Un
premier long-métrage tourné au Japon par un jeune réalisateur français
(Jonathan Soler est né en 1985) est un fait suffisamment rare pour qu’on s’y
penche. Phantom dure 76 minutes et
prend un parti pris minimaliste : tournage avec un appareil photo, deux
interprètes, une jeune femme (Yuki Fujita) et un jeune homme (Masato Tsujioka).

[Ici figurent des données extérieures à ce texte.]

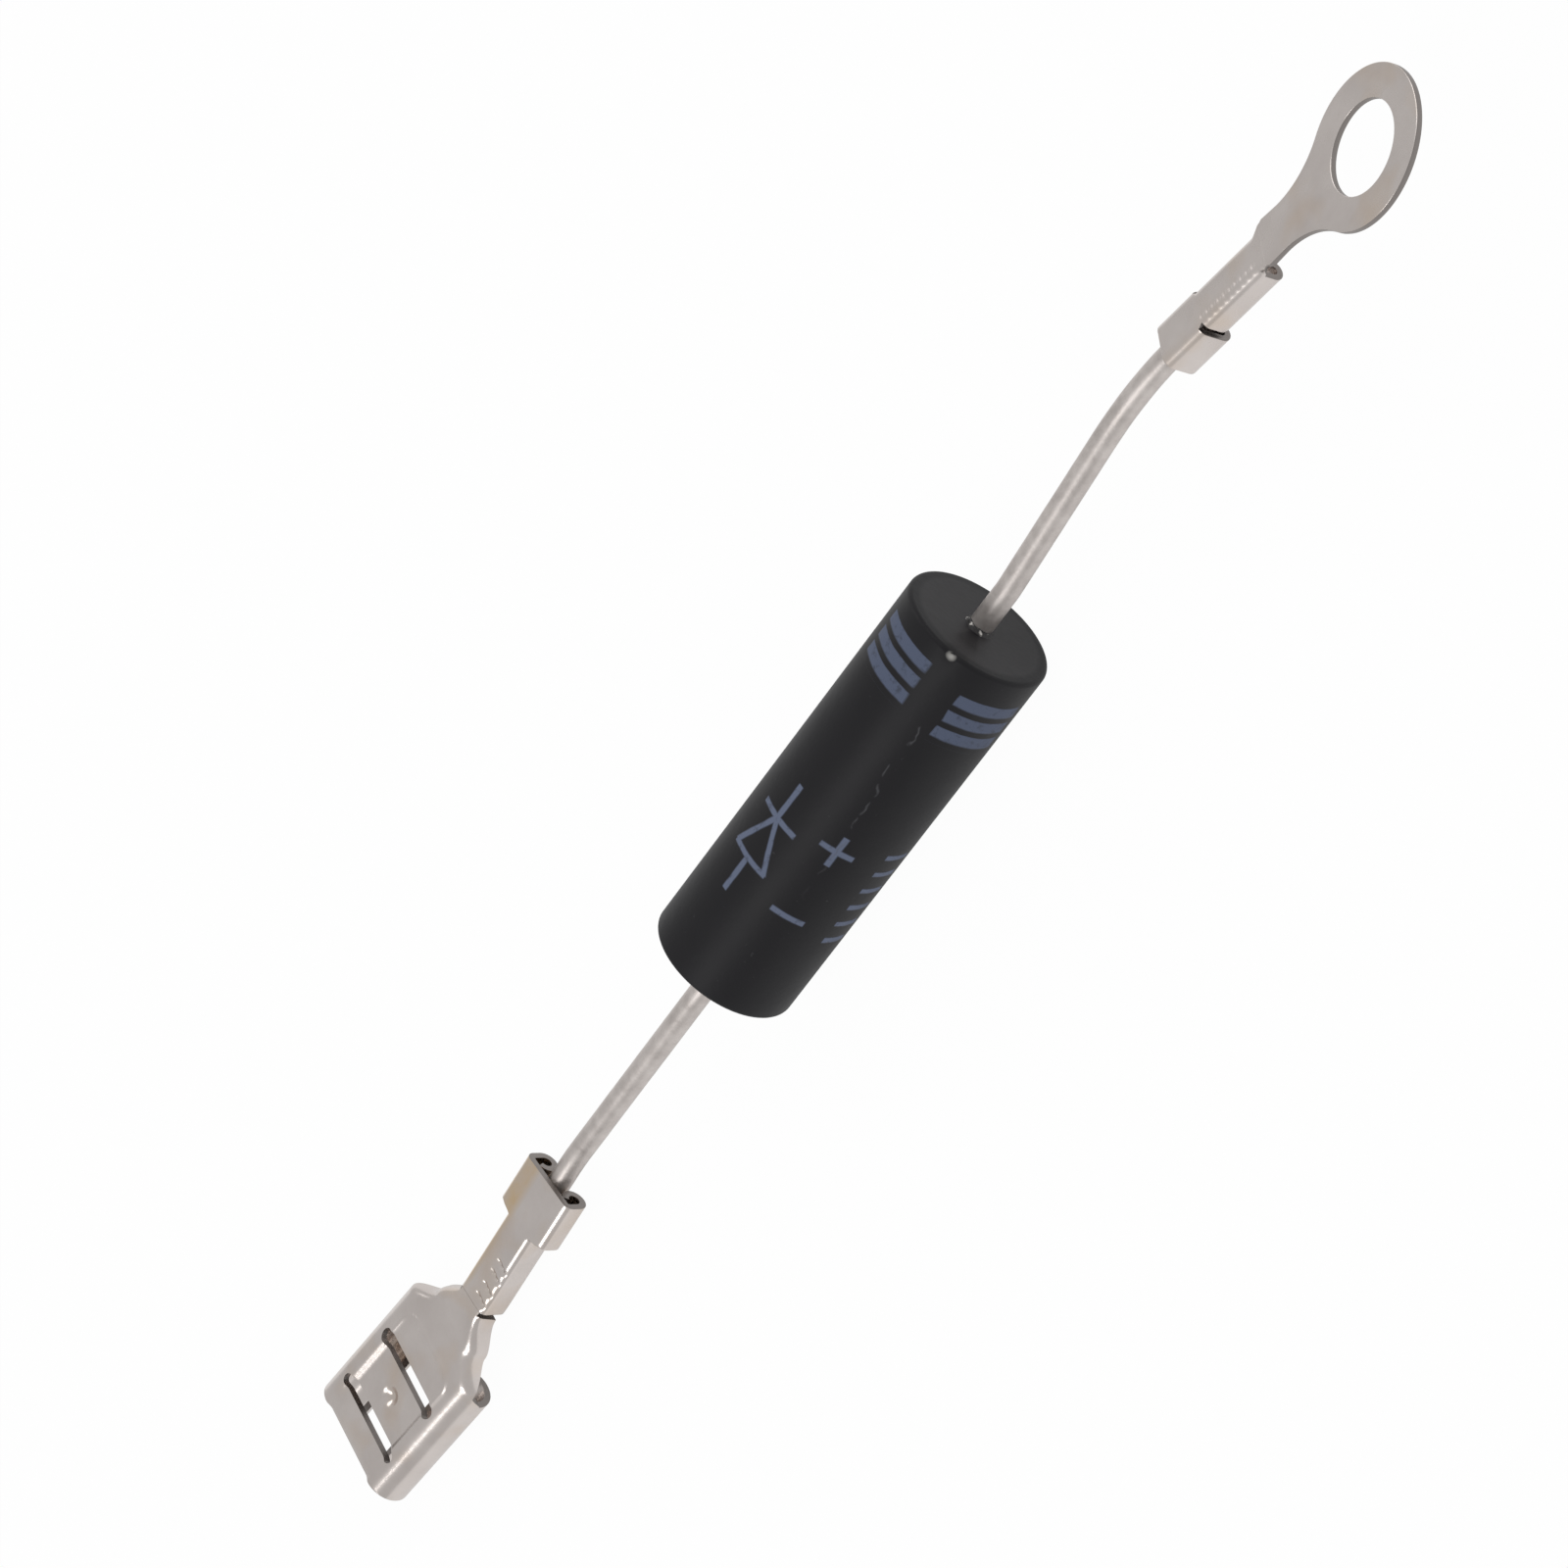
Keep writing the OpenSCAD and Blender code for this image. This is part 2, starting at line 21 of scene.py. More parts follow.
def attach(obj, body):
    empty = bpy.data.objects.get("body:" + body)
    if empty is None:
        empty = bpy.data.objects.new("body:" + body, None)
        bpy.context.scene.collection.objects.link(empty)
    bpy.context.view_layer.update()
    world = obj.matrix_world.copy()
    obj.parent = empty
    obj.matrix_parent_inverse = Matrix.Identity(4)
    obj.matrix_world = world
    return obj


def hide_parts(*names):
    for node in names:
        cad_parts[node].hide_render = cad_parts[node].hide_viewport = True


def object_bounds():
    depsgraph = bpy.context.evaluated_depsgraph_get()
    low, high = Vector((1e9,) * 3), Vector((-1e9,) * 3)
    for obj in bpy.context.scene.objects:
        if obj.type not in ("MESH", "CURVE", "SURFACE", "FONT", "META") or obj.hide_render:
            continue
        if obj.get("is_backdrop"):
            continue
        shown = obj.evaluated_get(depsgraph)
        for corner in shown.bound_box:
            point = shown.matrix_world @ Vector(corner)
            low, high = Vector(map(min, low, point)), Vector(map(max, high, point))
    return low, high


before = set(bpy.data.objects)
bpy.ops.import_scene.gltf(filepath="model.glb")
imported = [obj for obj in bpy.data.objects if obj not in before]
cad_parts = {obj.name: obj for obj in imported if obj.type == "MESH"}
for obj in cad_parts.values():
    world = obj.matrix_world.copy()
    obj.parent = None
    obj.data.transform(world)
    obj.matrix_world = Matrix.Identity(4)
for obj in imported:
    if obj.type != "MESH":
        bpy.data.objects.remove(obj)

MM = 0.001
BODY = "root"
CUT_NOTE = "cut"
ROUNDED_ABOVE = 50.0
WHITE = (1.0, 1.0, 1.0, 1.0)
log = logging.getLogger("diode")

Colour = tuple[float, float, float, float]
Flat = tuple[float, float]


class Slot(Enum):
    """Material slots of the part's record."""

    EPOXY = "epoxy_body"
    WIRE = "tinned_wire"
    SHEET = "plated_sheet"


class End(Enum):
    """The two ends of the body, and which way each points along x."""

    CATHODE = 1
    ANODE = -1


def smooth(t: float) -> float:
    """A smooth step from 0 at t = 0 to 1 at t = 1."""
    t = min(max(t, 0.0), 1.0)
    return t * t * (3 - 2 * t)


def mix(a: float, b: float, t: float) -> float:
    """The value a fraction t of the way from a to b."""
    return a + (b - a) * t


def shaded(colour: Colour, share: float) -> Colour:
    """The colour darkened to a share of itself."""
    return tuple(share * part for part in colour[:3]) + (1.0,)


def turned(yaw: float, pitch: float = 0.0, roll: float = 0.0) -> tuple[Vector, Vector, Vector]:
    """Three axes at right angles: along, across and up.

    Args:
        yaw: The heading of the first axis round the vertical.
        pitch: How far it climbs.
        roll: How far the other two are turned about it.

    Returns:
        The three axes.
    """
    y, p, r = (math.radians(angle) for angle in (yaw, pitch, roll))
    along = Vector((math.cos(p) * math.cos(y), math.cos(p) * math.sin(y), math.sin(p)))
    level = Vector((-math.sin(y), math.cos(y), 0))
    across = level * math.cos(r) + along.cross(level) * math.sin(r)
    return along, across, along.cross(across)


# ---- Node trees ----


class Wire:
    """A node socket that takes arithmetic."""

    def __init__(self, tree: "Tree", socket: bpy.types.NodeSocket | None) -> None:
        """Wraps a socket of a tree."""
        self.tree = tree
        self.socket = socket

    def _op(self, operation: str, *others: "Wire | float", swap: bool = False) -> "Wire":
        """A Math node fed by this socket and the others.

        Args:
            operation: The Math node's operation.
            others: Its further operands.
            swap: Whether the operands come in reverse order.

        Returns:
            The node's output.
        """
        operands: list[Wire | float] = [self, *others]
        if swap:
            operands.reverse()
        return self.tree.math(operation, *operands)

    def __add__(self, other: "Wire | float") -> "Wire":
        """This plus the other."""
        return self._op("ADD", other)

    __radd__ = __add__

    def __mul__(self, other: "Wire | float") -> "Wire":
        """This times the other."""
        return self._op("MULTIPLY", other)

    __rmul__ = __mul__

    def __sub__(self, other: "Wire | float") -> "Wire":
        """This less the other."""
        return self._op("SUBTRACT", other)

    def __rsub__(self, other: "Wire | float") -> "Wire":
        """The other less this."""
        return self._op("SUBTRACT", other, swap=True)

    def __truediv__(self, other: "Wire | float") -> "Wire":
        """This over the other."""
        return self._op("DIVIDE", other)

    def __rtruediv__(self, other: "Wire | float") -> "Wire":
        """The other over this."""
        return self._op("DIVIDE", other, swap=True)

    def __abs__(self) -> "Wire":
        """This without its sign."""
        return self._op("ABSOLUTE")

    def maximum(self, other: "Wire | float") -> "Wire":
        """The larger of the two."""
        return self._op("MAXIMUM", other)

    def below(self, edge: "Wire | float", soft: float) -> "Wire":
        """1 where this is under edge and 0 where it is over, with a soft border.

        Args:
            edge: The value of the border.
            soft: Half the width of the border.

        Returns:
            The mask.
        """
        return self.tree.clamp((edge - self) * (0.5 / soft) + 0.5)


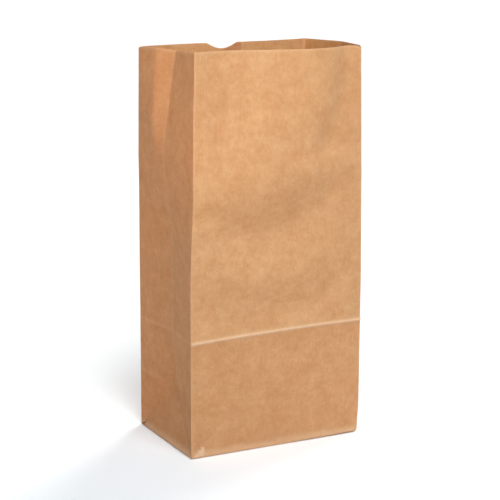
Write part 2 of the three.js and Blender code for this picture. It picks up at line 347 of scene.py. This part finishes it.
# Handling has left soft waves across the front panel. Each line runs along a crest or a
# hollow, in millimetres: the place across, the height, and how far the paper stands out.
FRONT_WAVES = [
    [(0, 0, 0)],
    [(0, 82.5, 0)],
    [(-54, 93, -0.6), (-20, 96, -2.4), (8, 97, -2.7), (32, 101, -2.7), (45, 108, -2.1), (58, 120, -0.6)],
    [(-54, 124, 0.9), (-36, 120, 2.4), (0, 119, 3), (17, 124, 3.3), (31, 131, 3.3), (44, 137, 2.7),
     (57, 144, 0.9)],
    [(-55, 168, -0.3), (-41, 155, -2.4), (-29, 150, -3.6), (-5, 150, -4.2), (8, 156, -4.2),
     (22, 159, -3.9), (37, 164, -2.7), (52, 182, -0.3)],
    [(-58, 178, 1.8), (-34, 187, 5.4), (-17, 190, 6.6), (0, 192, 6), (17, 195, 4.5), (31, 197, 3.3),
     (53, 199, 0.9)],
    [(-60, 232, -0.9), (-50, 234, -4.2), (-40, 237, -5.7), (-26, 234, -4.8), (-12, 227, -2.4),
     (4, 215, -0.9), (17, 209, 0), (53, 214, 0)],
    [(-60, 277.8, -0.6), (-50, 277.8, -3.6), (-40, 277.8, -4.8), (-26, 277.8, -3.6), (-10, 277.8, -0.9),
     (8, 277.8, 0), (53, 277.8, 0)],
]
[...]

Une discussion ininterrompue entre eux le temps d’une nuit dans le petit
appartement de la demoiselle coupée par des images diurnes et nocturnes de
Tokyo.
On
ne connaitra jamais les prénoms des deux protagonistes. Appelons-les
« elle » et « lui ». Elle arrive chez elle, le soir, un
masque anti-pollution sur le visage. L’appartement n’est pas bien grand. Elle
pose ses affaires, elle passe à la cuisine, elle fait bouillir de l’eau pour sa
barquette de nouilles. Cette séquence d’ouverture, sans paroles puisqu’elle est
seule chez elle, sera la l’unique moment bruité du film, comme un micro récit
réaliste. Quelques instants plus tard, on découvre que lui est dans
l’appartement, on ne l’a pas vu arriver.
Phantom s’embarque dans la discussion à bâtons rompus,
elle parle, lui répond. Les deux acteurs ont une voix très douce, on pense aux
dialogues chez Godard, dans Une femme
mariée entre Macha Méril et Philippe Leroy dans leur lit, dans La Chinoise entre Anne Wiazemski et
Francis Jeanson dans le train. Pas un mot ne sera plus haut que l’autre, seuls
quels rires peuvent accentuer le dialogue entre les deux amants. C’est cette
douceur des mots qui frappe d’abord dans Phantom.
Et
Jonathan Soler veut que le spectateur entende ces voix. Il supprime de la bande
son tout bruit extérieur. La discussion apparait alors comme un motif extérieur
qui permet de penser qu’elle rêve peut-être cette discussion avec son petit
ami. L’absence de linéarité des plans (un coup dans une position, un coup nus,
un coup habillés dans une autre position) accentue cette démarche onirique qui
évoque tout autant les films polonais de Jerzy Skolimowski qu’aux films
« politiques » de Nagisa Oshima et Yoshishige Yoshida.
On
les entend parler et l’image ne suit jamais leur mouvement des lèvres. Les
interruptions visuelles dans Tokyo les montrent se promenant avec un sens du
flou artistique. On voit une ville rarement montrée sur le mode du marabout de
ficelle : des détritus, des SDF, des bancs, des tables de café défilent à
la queue-leu-leu dans un montage rapide. Ces décalages perturbent le sens
habituel de la narration quitte à perdre un peu le film pour y revenir plus
tard, comme on feuilletterait un album photos.
Passée
la forme gentiment expérimentale, on découvre deux personnages en marge de la
société. Elle parle de sa situation de travailleur précaire qui passe de petits
boulots en petits boulots. Elle se demande comment continuer à payer son
appartement. Elle est dans le concret. Lui ne révèle rien de sa vie, on ne sait
pas s’il travaille prolongeant l’idée que ce dialogue n’a peut-être pas lieu.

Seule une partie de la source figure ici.